Capitalism creates gangs: iLIVE

Dr EV Rapiti, by e-mail | 10 July, 2012 00:22
Smoking tik is often associated with the gang wars ravaging Cape Flats communities
Image by: ESA ALEXANDER

Despite the media attention given to gang violence on the Cape Flats, there's little chance that anything tangible will come of it because there aren't any easy solutions to this problem ("'Army must fight gangs'", yesterday).

Vulnerable youths do the dirty work of the big bosses, who live in luxury, isolated from the squalor of the townships . These bosses run big businesses, control senior law enforcement agencies and influence politicians - like the Mafia, which is the third-richest banking group in Italy.

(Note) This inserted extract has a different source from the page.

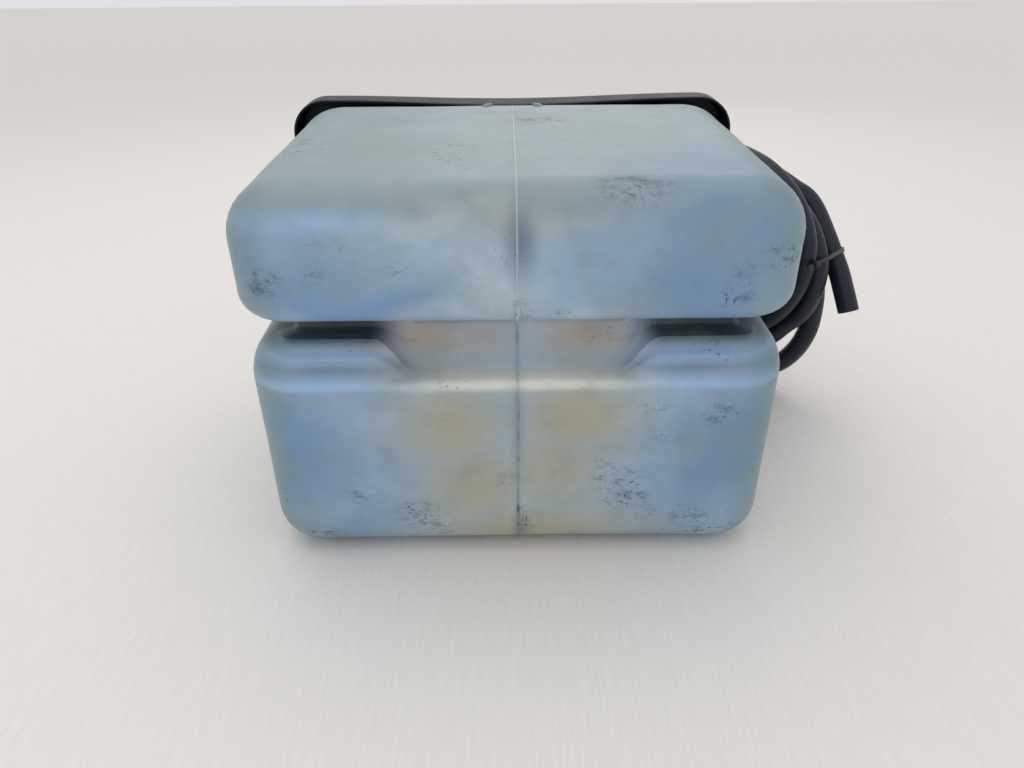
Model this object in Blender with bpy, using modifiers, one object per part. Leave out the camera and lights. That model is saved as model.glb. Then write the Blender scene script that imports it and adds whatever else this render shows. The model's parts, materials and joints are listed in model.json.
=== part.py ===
"""Expansion vessel: a waisted blow-moulded tank with a tray cover, filler cap, level sender and hose.

The vessel is modelled lying on its service bottom edge: X across, D (depth, towards the cover and
the cap, which is up in service) and H (height while it lies). Turned pieces are built along Z and
laid along D. Everything hangs on one empty, rest_frame, which leans the vessel back until the tank
and the cover's lower edge both stand on the floor.
"""
import math

import bmesh
import bpy
from mathutils import Matrix, Vector
from mathutils.geometry import interpolate_bezier

# ---------------------------------------------------------------- driving sizes (metres)
GAP = 0.0004                # air kept between pieces that touch
SLIP = 0.0006               # running clearance between pieces that move past each other
MERGE = 0.00001

# tank
TANK_WIDTH = 0.315
TANK_HEIGHT = 0.239
TANK_DEPTH = 0.228
TANK_WALL = 0.003
TOP_EDGE_RADIUS = 0.030
BOTTOM_EDGE_RADIUS = 0.028
CORNER_RADIUS = 0.030
CORNER_STEPS = 4

# waist groove: a lit web in the middle of the front, deeper pockets beside it and round the sides
WAIST_HEIGHT = 0.1608       # underside of the upper lobe
WAIST_LIP_RADIUS = 0.015
WEB_LEDGE_DROP = 0.0343     # the waist's opening over the web
WEB_LEDGE_RADIUS = 0.007
WEB_DEPTH = 0.020
WEB_FILLET = 0.006
WEB_HALF_WIDTH = 0.060
POCKET_LEDGE_DROP = 0.0123  # the waist's opening in the pockets and round the sides
POCKET_LEDGE_RADIUS = 0.024
POCKET_DEPTH = 0.0285
POCKET_FILLET = 0.003
POCKET_BLEND = 0.024        # width of the slope from web to pocket
REAR_GROOVE_SHARE = 0.35    # the groove is shallower behind, under the cover

# tray cover
COVER_MARGIN = 0.009        # rim beyond the tank at each side
COVER_RISE = 0.003          # rim above the tank's top
COVER_DROP = 0.0145         # rim below the tank's bottom
COVER_DEPTH = 0.024
COVER_WALL = 0.002
COVER_CORNER_RADIUS = 0.025
COVER_EDGE_RADIUS = 0.005
LIP_BOW = 0.0042            # sag of the long top side at the lip, worn in by use
BACK_BOW = 0.0030
COVER_LIP_GAP = 0.0005      # lip behind the tank's rear plane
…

The occasional police raid is no more than a publicity stunt. After things settle down, it is back to business as usual.

Recruiting youngsters into gangs is easy in South Africa because of the high levels of illiteracy and poverty. Most of these youths have little or no chance of being employed because of their low level of education.

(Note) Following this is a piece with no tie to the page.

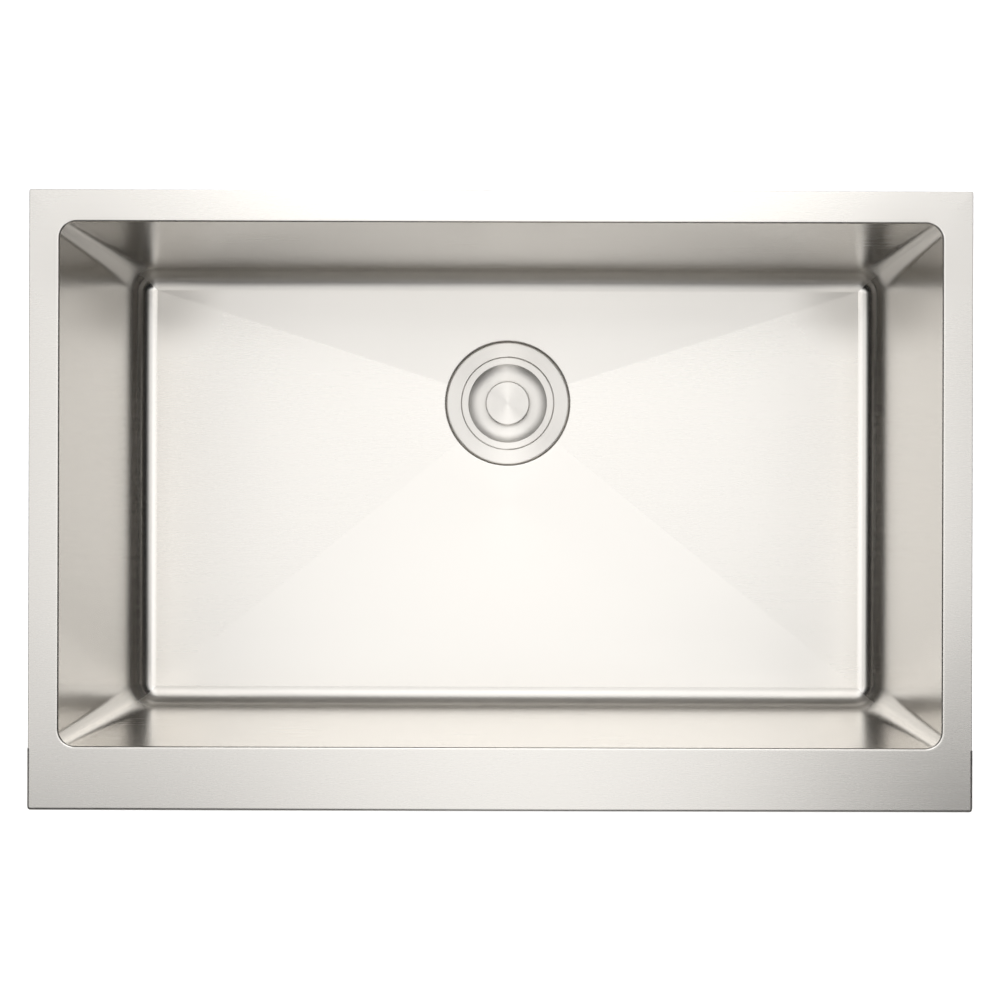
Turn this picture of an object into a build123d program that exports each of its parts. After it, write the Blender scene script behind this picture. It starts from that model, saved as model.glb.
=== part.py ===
from build123d import *
import math
import os

# Apron-front stainless steel kitchen sink with a basket strainer, in millimetres.
# The origin is the centre of the bowl opening, level with the top of the rim.
# +X runs to the right, +Y to the back and +Z up.

# Bowl
bowl_length = 711.2
bowl_width = 422.4
bowl_depth = 228.6
sheet = 1.5
wall_lean = 2.0
corner_radius = 13.4
floor_bend = 16.5
lip_bend = 2.5
floor_fall = 6.0

# Rim and front deck
side_rim = 24.4
back_rim = 26.0
front_deck = 51.8
rim_corner = 1.5
rim_edge = 0.6
rim_seam = 4.0

# Apron panel
apron_height = 254.0
apron_proud = 1.0
apron_return = 50.0
apron_hem = 18.0
apron_corner = 3.0
apron_bend = 2.5

# Sound pads
pad_thickness = 4.0
pad_corner = 8.0
wall_pad_drop = 48.0
wall_pad_rise = 60.0
side_pad_margin = 61.0
long_pad_margin = 95.0
floor_pad_margin = 22.0
floor_pad_gap = 15.0
apron_pad_margin = 42.0

# Strainer cup
drain_to_back = 129.8
drain_sheet = 1.2
flange_diameter = 116.6
flange_roll = 1.8
flange_seat_gap = 0.3
flange_lift = 0.4
mouth_radius = 43.9
mouth_bend = 0.8
shoulder_drop = 2.2
shoulder_width = 2.5
cup_bend = 6.0
seat_hole_radius = 17.0
outlet_bore_radius = 20.5
outlet_wall = 3.2
outlet_length = 22.0
outlet_flange_reach = 4.0
outlet_flange = 1.5
cross_drop = 8.0
cross_height = 5.0
cross_arm = 3.0
cross_hub_wall = 3.0
cross_arms = 4

# Drain recess in the floor
recess_clearance = 0.6
recess_edge = 1.0
recess_bend = 0.6
hole_clearance = 0.5

# Seals and nuts under the floor
gasket_margin = 0.3
washer_reach = 10.4
rubber_washer_thickness = 3.0
friction_washer_thickness = 0.8
locknut_height = 12.0
locknut_wall = 6.0
locknut_skirt_reach = 8.4
locknut_skirt = 2.0
locknut_lugs = 6
locknut_lug_width = 8.0
locknut_lug_reach = 6.2
thread_clearance = 0.15

# Outlet fittings
tail_washer_thickness = 1.6
tail_radius = 19.05
tail_wall = 0.9
tail_length = 102.0
tail_flange_clearance = 0.7
tail_flange = 1.2
tail_neck = 6.0
tail_neck_step = 0.6
slip_nut_wall = 3.2
slip_nut_height = 17.0
slip_nut_lip = 3.0
slip_nut_ribs = 8
slip_nut_rib_width = 5.0
slip_nut_rib_reach = 2.6
tail_clearance = 0.3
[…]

These youths are indoctrinated into gangs, whose main aim is to protect their territory and to expand that territory, which leads to gang wars.

In the gangs, youths lose respect for human life. They live by the dictum "kill or be killed".

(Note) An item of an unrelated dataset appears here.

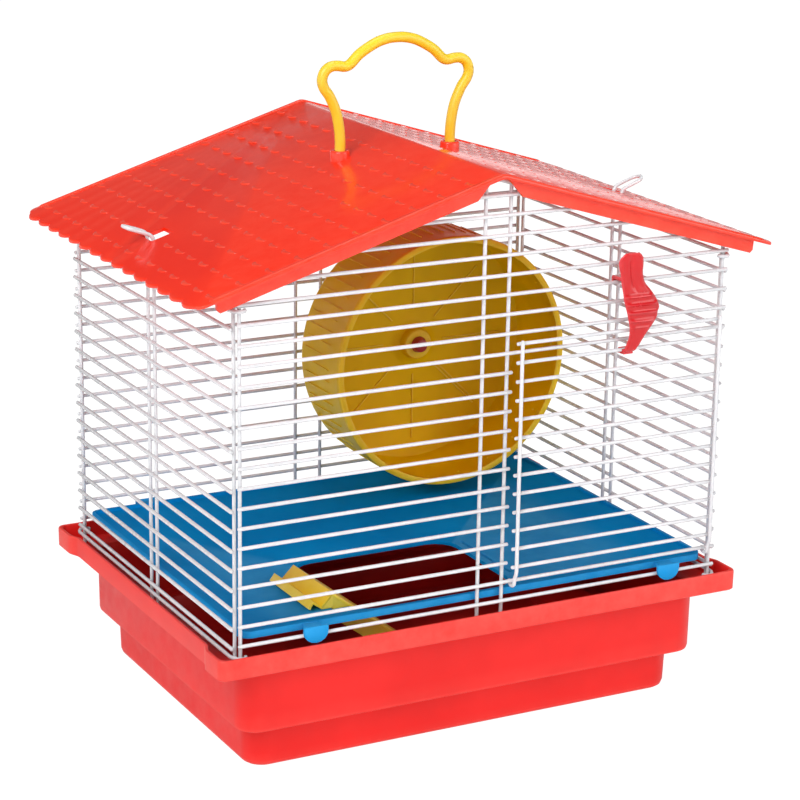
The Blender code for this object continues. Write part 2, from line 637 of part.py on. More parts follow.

After a few killings, they become inured to cries for mercy. They use drugs to numb their senses. Many of them die young in shootings.

They are easily replaced because our high teenage pregnancy rate ensures a steady pool of new recruits.

The big bosses live far away from the violence in huge mansions in the suburbs and drive fancy cars.

They employ fancy accountants to launder their money and top legal teams to defend them, and they have the police in their pocket.

The only thing that gives them sleepless nights are underworld bosses more ruthless than they are.

While most of the gangsters in the townships die or are crippled in their 20s, the big bosses rarely live beyond their 40s.

One wonders what the point of all this effort is if death comes so quickly.

Increasing the police force will do little to curtail the rise of gangs in our communities. What will certainly make a difference is if capitalism slams the brakes on its greed.

Businesses must stop retrenching people to make more profit, and society must rethink the principle of "winner takes all".

Unbridled capitalism is probably the single biggest cause of crime because a hungry stomach knows no morals.